Luis Rubio
Three truths are indisputable: President López Obrador is unrepeatable; public finances are more vulnerable than they appear; and the election of the Mexico’s next president will have of necessity to be the beginning of a great negotiation for building a new future. Whoever wins, man or woman, of whichever party, the country will find itself in a situation much more delicate and precarious that it would appear today. The mixture of structural factors and situational circumstances will evoke the imperious need to muster the will of groups, political parties and citizens who are at present found on distinct sides of the fence -the real differences and those artificially driven by the present government- that today divide the population.
There are also other things that are evident and that do not merit greater discussion: the National Regeneration Movement (Morena Party) has launched an open process for the nomination of its candidate; the opposition is beginning to show muscle; and the electoral law turns out to be more flexible, and at the same time more complex, than many supposed. Each of the three elements treads on the heels of its own rationality and will generate results that will affect the other two. What a few weeks ago appeared to be a unidirectional process inside Morena has ceased to be obvious, while the potential for a truly competitive race is becoming ever more real.
Despite the incentives that lead the parties of the opposition not to entertain competing for power but looking for federal monies (like the Labor Party (PT) or the Ecological Green Party of Mexico (PVEM) have always done), reality is railroading them and forcing them to develop a competitive strategy.
Regarding the electoral legislation, there are two contrasting perspectives: on the one hand, the electoral authorities (the National Electoral Institute [INE] and the Electoral Tribunal); and, on the other, the revenues that the political parties receive based on their performance in the previous election. Application of the law has resulted in being more flexible than it seemed to be: the contrast between the severity of the way the previous INE board and the volubility of the present one is evident. It is possible that the law permits that malleability, but it is ironic that it is the ideological current that Morena represents -the principal source of restrictions in electoral matters from the nineties on- the one that exhibits such a flagrant willingness to violate at least the spirit of the law, now with the formal backing of INE.
On the other hand, the President is indeed correct in that there are things in that same legislation that should be changed, although not necessarily those he is demanding, which are incompatible with a democratic regime. The lack of opposition-party dynamism suggests that, when conditions are less contentious, a discussion should ensue on the privileges that the 1996 Electoral Reform conferred on the three main parties, which have become de facto business enterprises rather than institutions dedicated to the aggregation of citizen interests for seeking power.

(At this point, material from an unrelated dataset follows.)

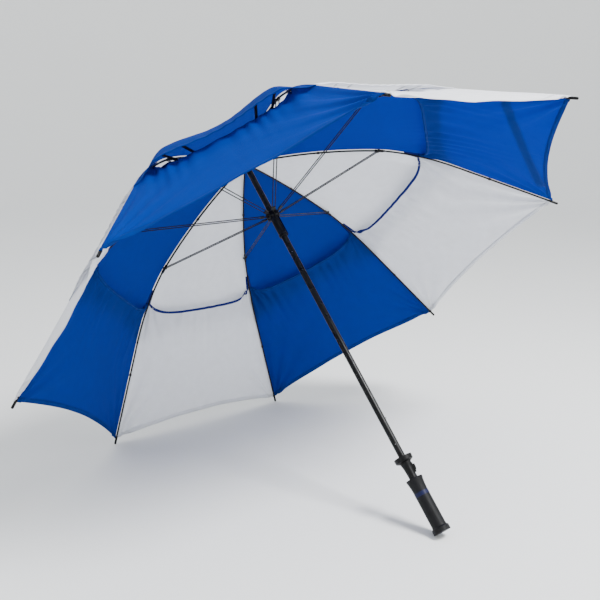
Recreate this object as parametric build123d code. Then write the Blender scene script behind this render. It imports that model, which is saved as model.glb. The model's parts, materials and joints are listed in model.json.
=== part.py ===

In black and white, the upcoming government, wheresoever it derives from, will find the coffers empty, with a wholly distorted budget (devoted to clienteles at the cost of health, education and public investment) and in the face of a scenario of polarization that will not cut it much slack. Its circumstances will be easier or more difficult depending on what the outcome of the election itself is: how close it was to winning and how the composition of legislative power ended up. That is where the structural problems, the situational circumstances and the spirits of those responsible will condense. The opportunity to build a new future will be enormous.
I return to the beginning: the President is unrepeatable. Even if his preferred candidate were to triumph, no one in the national scene has AMLO’s history, presence or skill. His personality has achieved not only dominating Mexican political life, but also avoiding that the daily reality, that affecting the citizenry, acquires relevance among the population, something unprecedented. His successor will not enjoy those circumstances, thus necessitating the procurement of a method allowing for governing and for the country to find a brand new bedrock for a better future.
The public finances look good, but their fragility is immense, above all due to the disappearance of the contingency funds, which generates an outlook much more uncertain than apparent.
No one can predict what the future holds or the moment at which the factors would come together that facilitate or render the function of governing difficult. That will be the moment when the great opportunity will present itself, but only if whoever wins has a vision of transcendence and development and if the rest of the political world and the citizenry prove that they can be at the height of the circumstances.
Much of what will have to be negotiated could come to a few percentage points of this or that (taxes, for example), but the moment will also permit establishing the foundations of a novel political arrangement that will transform a government dedicated to control into one devoted to development and well-being, and the political system to turn into an environment of respectful competition between a society that has the means to be well and truthfully informed.
Some will recall the 1977 Moncloa Pacts that engendered the Spanish democracy were about salaries and prices, but they achieved much more. Yes, it is possible.